Mr. Gold has a hurt ego and he finds a way to redeem it by ruling over his adversaries. Handling a hurt ego is a hard task since people who have this perceive advice from a friend as being manipulative and due to Brian’s hurt ego he becomes paranoid. So as to reinstate his honor, Brian Gold uses propaganda of the Taliban by labeling the disc jockey a “Child of Satan” in a bid to validate for his vandalism.

Not only does he possess a feeling of self-righteousness where he has a goes to avenge against his enemies but also has envy which causes him to demean and disgrace those people who he has an unfair advantage over. Finally Brian Gold illustrates himself as being a narcissist whereby he spends a lot of time alone and this gives him the opportunity to have an obsession over his grievances and he fosters it until it is beyond his dreams.

In the masterful short story “Life of the Body” by Tobias Wolff, Wiley is self-delusional and this is demonstrated by several examples. Firstly, Wiley thinks he is charming yet all he portrays is obnoxiousness.

He degrades his dignity yet he openly blames other people for unfairly injuring his dignity. Wiley not only believes that lying improves his image and reputation but also that he is rational in a world that is unfounded in that it persecutes him with bias yet in actual sense he is the irrational one in a rational world.

He is a lazy but according to him he thinks he is a disciplined individual and he gets the notion that he has the so called “bad lack” when it comes to women. Wiley considers himself as superior to other people based on the fact that he has gained wisdom and morals by being smart from reading books (Tobias Wolff, 1997, 136).

Wiley experiences solipsism where he is self-centered, lacks compassion and lacks the ability to see what people make of him. He is emotionally retarded and believes that his mind is the only reality. He oppresses his actual self and acquires an addiction to his inner ‘be-esser’.

In the end, Wiley is beaten up due to his ignorance where he does not have a clue on the unreceptive circumstance he had created. He is a narcissist who has an improved self-esteem that has no connection to realism. A ‘be-esser’ is usually too concerned with his or her image that he/she is incapable of seeing that other people are least impressed with it. Wiley has a false thought that he is superior hence having the capability to do anything and that he has no distinct boundaries.

He is more interested in his image and can therefore not put up with people having a bad impression of him. This is the main reason why he tries to prove that he has a good character to Kathleen, an action that only proves him as the exact opposite. Wiley who believes that the end justifies the means uses this factor to diminish his lies.

“Bullet in the Brain” which is one of Tobias Wolff’s short stories in “The Night in Question”, gives a clear kind of narcissism which is the intellectual pride. In the story, Anders is book smart but the intellectual pride he possesses hinders his vision of being foolish in that he lacks the proper skills in handling life circumstances. Anders proves that he is not street smart in that he has no idea on how to befriend his enemies.
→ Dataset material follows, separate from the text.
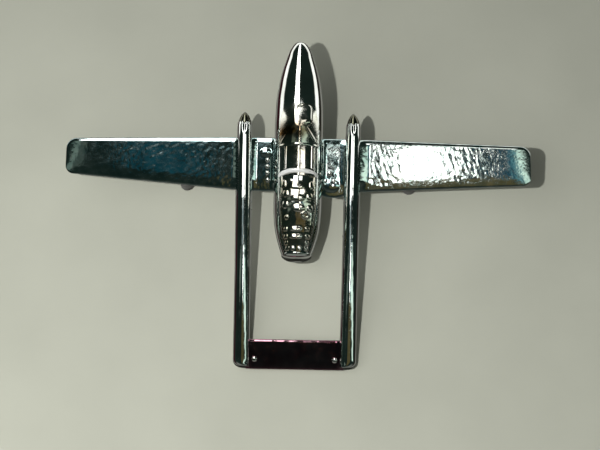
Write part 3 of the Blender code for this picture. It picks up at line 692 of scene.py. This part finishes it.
CREST_SHARE = 0.10               # where the wing is thickest, as a share of its chord
WING_ROOT_FRONT, WING_ROOT_REAR = 7.2, -10.8
WING_TIP_FRONT = 5.4
WING_TIP_REAR = {-1: -6.5, 1: -7.8}   # the right panel tapers less
WING_ROOT_HALF, WING_TIP_HALF = 1.58, 1.24
TIP_DROOP_LENGTH = 8.5           # the tip thins to a rounded edge over this length
TIP_HALF_LEFT = 0.07             # share of the thickness left at the very tip
BOOM_X = 17.9
SPAN_HALF = 76.0
DIHEDRAL = math.radians(1.5)
REAR_DROP = 0.80                 # share of the thickness lost along the flat rear of the top
REAR_CURL = 0.90                 # further fall close to the rear edge
REAR_CURL_START = 0.66
UNDER_DROP = 0.50                # the same for the flatter underside
TAIL_ROUNDING = 0.045            # share of the chord over which the rear edge is rounded
FRONT_TIP_RADIUS, REAR_TIP_RADIUS = 3.4, 2.6
SECTION_COUNT = 132
PANEL_START_X = 18.6
PANEL_FINE_X = (26.0, 66.0)      # between the boom fillet and the tip the rings are even
FILLET_START_X = 20.4
BOOM_FILLETS = {-1: (0.25, 1.4), 1: (0.75, 3.2)}   # height and reach out along the panel
WING_RIPPLES = {-1: 0.005, 1: 0.010}
RIPPLE_SIZE = 1.9
RIPPLE_FRONT_Y = 5.8             # the rounded front edge stays smooth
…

He allows his persona which is full of critic to take over his character and this gives him a delusion of being all-powerful hence leading to his death. Anders cannot turn off his sarcasm when he is intended to do so and he does not know when he should keep quiet and when to talk. In Anders’ flashbacks, by the statement “he didn’t remember” the moments of his life which were meaningful show that he grew lonely as days went by.

Miller is another character who shows narcissism apparently which is deeply rooted in the inveterate wish to be a child completely reliant on his mother. The narcissist does not want to grow up and become fully independent. He refuses to go into the world where he wouldn’t be loved unconditionally and where his needs would not be met according to his expectations.

Miller lacks the ability to have a strong steady relationship and all he can manage to maintain is a symbiotic relationship that is filled with interdependence. As a result both of the groups in this relationship end up being crippled psychologically and emotionally.

Miller is so selfish and self-centered that he is resistant towards his mother’s intentions to begin a life with distance between the two of them and for her to marry again. On the other hand, he is filled with jealousy and is engulfed with a feeling of betrayal by his mother. He opts to be the “little boy” to his mother and for their relationship built on symbiosis to continue and gradually cause spiritual death (Behary, Wendy, 2008, 57).

Tobias Wolff in “The Night in Question” portrays his characters as narcissists who are imprisoned in their own narcissism, trapped in their cages of self-centeredness with each and every one of them demonstrating the deepest elements of narcissism traits.

Brian Gold, Wiley, Miller and James are narcissists who all show their degree of selfishness whereby the world revolves only around them. Narcissism in psychology is used to depict both the aspect of one’s self love and self absorption which is usually not healthy and it is caused by a disorder in the sense of self.

Works Cited

Behary, Wendy. Disarming the narcissist: surviving & thriving with the self-absorbed. Shattuck Avenue, Oakland, CA: New Harbinger Publications, 2008.Print.

Tobias Wolff. The night in question: stories Vintage Contemporaries. East Mill Plain Boulevard, Vancouver: Vintage Books, 1997.Print.